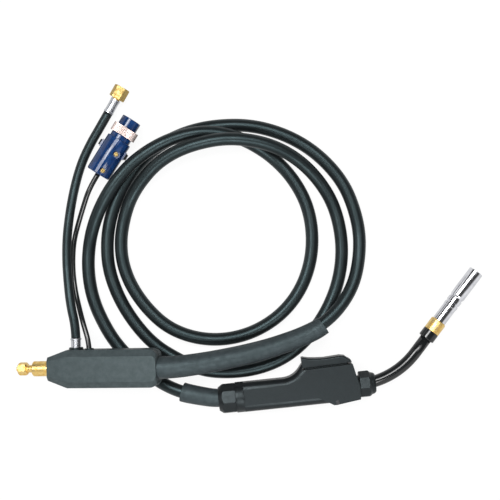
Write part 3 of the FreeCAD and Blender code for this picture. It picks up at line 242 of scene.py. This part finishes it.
def makeCasingTop():
    look = casingTop
    outline = casingLoop(look["wide"], look["noseWide"], -look["half"], look["half"], look["corner"])
    panel = casingLoop(look["wide"] - look["sideBevel"], look["noseWide"] - look["noseBevel"],
                       look["noseInset"] - look["half"], look["half"] - look["endBevel"],
                       look["panelCorner"])
    mesh = bpy.data.meshes.new("casingTopShell")
    shell = bmesh.new()
    place = casingFrame()
    levels = [[(x, y, 0) for x, y in outline],
              [(x, y, casingHeight(x) - look["shoulder"]) for x, y in outline],
              [(x, y, casingHeight(x)) for x, y in panel]]
    rings = [[shell.verts.new(place @ Vector(spot)) for spot in level] for level in levels]
    count = len(outline)
    for lower, upper in zip(rings, rings[1:]):
        for index in range(count):
            after = (index + 1) % count
            shell.faces.new((lower[index], lower[after], upper[after], upper[index]))
    top = rings[-1]
    for index in range(count // 2 - 1):
        shell.faces.new((top[index], top[index + 1], top[count - 2 - index], top[count - 1 - index]))
    bmesh.ops.recalc_face_normals(shell, faces=shell.faces)
    shell.faces.ensure_lookup_table()
    outward = place.to_3x3() @ Vector((0, 1, 0))  # where the first side face has to point
    if shell.faces[0].normal.dot(outward) < 0:
        bmesh.ops.reverse_faces(shell, faces=shell.faces)
    for face in shell.faces:
        face.smooth = True
    shell.to_mesh(mesh)
    shell.free()
    piece = addObject("casingTopShell", mesh)
    softenEdges(piece, look["edge"])
    wall = piece.modifiers.new("wall", "SOLIDIFY")
    wall.thickness = look["wall"]
    wall.offset = -1
    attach(piece, body)
    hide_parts("casing_shell_upper")
    return piece


casingTopShell = makeCasingTop()
print("casing top made")


# the points that lie between two lengths along a cord
def pointsBetween(points, start, end):
    reach = 0.0
    kept = []
    for before, after in zip(points, points[1:]):
        reach += (after - before).length
        if start <= reach <= end:
            kept.append(after)
    return kept


# main cable: EPDM rubber jacket over copper strands and a gas passage
mainCable = {"diameter": 0.0174, "length": 3.076, "exit": (-0.1765, -0.0586, 0.0206)}
cablePoints = splinePoints("cableRoute", cableRoute)
powerCable = sweepTube("powerCable", cablePoints, mainCable["diameter"] / 2)

# stiff rubber boot behind the rear nut, a little thicker at its open end
boot = {"start": 0.0165, "end": 0.086, "radius": 0.0121, "flare": 0.001, "edge": 0.0007}
cableBoot = sweepTube("cableBoot", pointsBetween(cablePoints, boot["start"], boot["end"]),
                      boot["radius"], boot["flare"])
softenEdges(cableBoot, boot["edge"])
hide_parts("handle_cable_boot")

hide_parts("main_cable")

# gas hose: smooth rubber, held by a ferrule at each end
gasHose = {"diameter": 0.0124, "length": 0.316, "exit": (-0.36616, 0.04306, 0.02329)}
hosePoints = splinePoints("hoseRoute", hoseRoute)
gasLine = sweepTube("gasLine", hosePoints, gasHose["diameter"] / 2)
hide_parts("gas_hose")

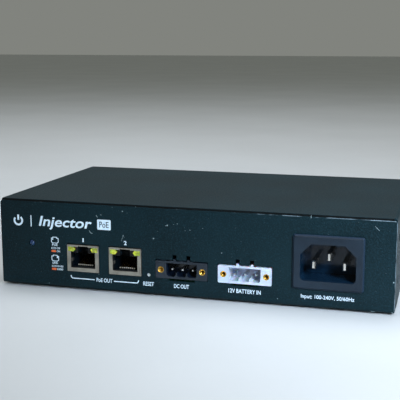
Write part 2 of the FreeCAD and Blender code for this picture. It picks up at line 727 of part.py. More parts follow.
def top_cover():
    """Folded steel cover: top and both sides, with vents, screw holes and rack-ear holes."""
    cover = body("cover")
    start = f"({FRONT} + steel + cover_gap)"
    low = f"{UNDER} + cover_lift"
    drawing = sketch(cover, "XZ_Plane", f"-{start}")
    inside, under = "(case_width / 2 - steel)", f"({TOP} - steel)"
    outline(drawing, [
        (LEFT, low), (LEFT, TOP), (RIGHT, TOP), (RIGHT, low),
        (inside, low), (inside, under), (f"-{inside}", under), (f"-{inside}", low),
    ])
    feature(cover, "Pad", drawing, f"{REAR} - {start}", back=True)
    dress(cover, "Fillet", "steel + bend_inside", along_y_at([(RIGHT, TOP), (LEFT, TOP)]))
    dress(cover, "Fillet", "bend_inside", along_y_at([(inside, under), (f"-{inside}", under)]))

    def front_edge(edge):
        spot = edge.BoundBox
        flat = near(spot.YMin, start) and near(spot.YMax, start)
        return flat and (near(spot.ZMax, TOP) or near(spot.XMax, RIGHT) or near(spot.XMin, LEFT))

    dress(cover, "Fillet", "panel_edge", front_edge)
    drawing = sketch(cover, "XY_Plane", under)
    reach = "(case_width / 2 - steel - bend_inside)"
    edge = f"{FRONT} + cover_set_back"
    rectangle(drawing, f"-{reach}", reach, edge, f"{start} + 2 * panel_edge")
    feature(cover, "Pad", drawing, "steel")
    dress(cover, "Fillet", "cover_edge", along_x_at([(edge, TOP)]))
    drawing = sketch(cover, "YZ_Plane")
    for z in EAR_Z:
        circle(drawing, (EAR_Y, z), "ear_clear_radius")
    for y in COVER_SCREW_Y:
        circle(drawing, (y, COVER_SCREW_Z), "screw_clear_radius")
    feature(cover, "Pocket", drawing, "case_width + steel", both=True)

    def screw_rim(edge):
        if edge.Curve.TypeId != "Part::GeomCircle" or not near(edge.Curve.Radius, "screw_clear_radius"):
            return False
        return near(abs(edge.Curve.Center.x), RIGHT)

    dress(cover, "Chamfer", "sink_depth", screw_rim)
    span = "(case_depth - side_vent_start - side_vent_end)"
    low_arc = "foot_height + vent_height - side_vent_height / 2"
    drawing = sketch(cover, "YZ_Plane")
    upright_slot(drawing, f"{FRONT} + side_vent_start", low_arc, f"{low_arc} + side_vent_height",
                 "vent_slot_width")
    vent = feature(cover, "Pocket", drawing, "case_width + steel", both=True)
    pattern(cover, vent, "Y_Axis", span, f"floor({span} / vent_pitch) + 1")
    keep(cover, "top_cover")


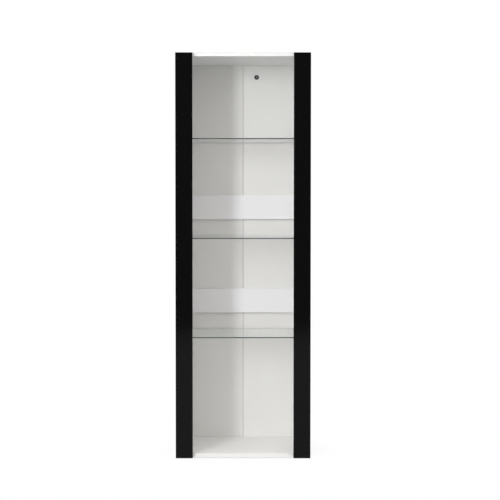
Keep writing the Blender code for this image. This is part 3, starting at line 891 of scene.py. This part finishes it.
class CABINET_OT_pins(bpy.types.Operator):
    """Nickel-plated shelf pins with a collar cut flat under the glass"""

    bl_idname = "cabinet.pins"
    bl_label = "Shelf pins"

    def execute(self, context):
        metal = nickel(context.scene.cabinet_hardware)
        for side, way in (("left", X), ("right", -X)):
            start = f"shelf_pin_lower_front_{side}"
            low, high, middle = centred(start)
            wall = low.x + SHANK_LENGTH if side == "left" else high.x - SHANK_LENGTH
            centre = Vector((wall, middle.y, high.z - SHANK_RADIUS))
            reach = high.x - low.x - SHANK_LENGTH
            first = self.pin(centre, way, reach, high.z)
            pieces = {start: first}
            for shelf in SHELVES:
                for end in ("front", "rear"):
                    node = f"shelf_pin_{shelf}_{end}_{side}"
                    if node != start:
                        pieces[node] = copied(first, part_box(node)[0] - low)
            for node, piece in pieces.items():
                done(piece, "nickel_" + node, "carcass", (metal,), (node,))
        return {"FINISHED"}

    def pin(self, centre, way, reach, top):
        """One pin along an axis: a shank in the wall, a collar on it, and a rounded nose under the glass."""
        chamfer, collar, ease_by = 0.0004, PIN_COLLAR_RADIUS, 0.0003
        profile = [(0, -SHANK_LENGTH), (SHANK_RADIUS - chamfer, -SHANK_LENGTH)]
        profile += [(SHANK_RADIUS, chamfer - SHANK_LENGTH), (SHANK_RADIUS, PLAY)]
        profile += [(collar - ease_by, PLAY), (collar, PLAY + ease_by)]
        profile += [(collar, PIN_COLLAR - ease_by), (collar - ease_by, PIN_COLLAR)]
        profile += [(SHANK_RADIUS, PIN_COLLAR)]
        nose = arc((reach - PIN_NOSE, SHANK_RADIUS - PIN_NOSE), PIN_NOSE, 90, 0, 4)
        profile += [(y, x) for x, y in nose]
        profile += [(0, reach)]
        obj = turn(profile, centre, way, 32)
        choose(obj, "VERT", lambda vert: True)
        bpy.ops.mesh.bisect(plane_co=(centre.x, centre.y, top), plane_no=Z, use_fill=True, clear_outer=True)
        heal()
        return obj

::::

▸ SET PROBLEM:
Provide the number of lines in these entries that hold the word "code", without any accompanying text.

▸ TASK SOLUTION:
3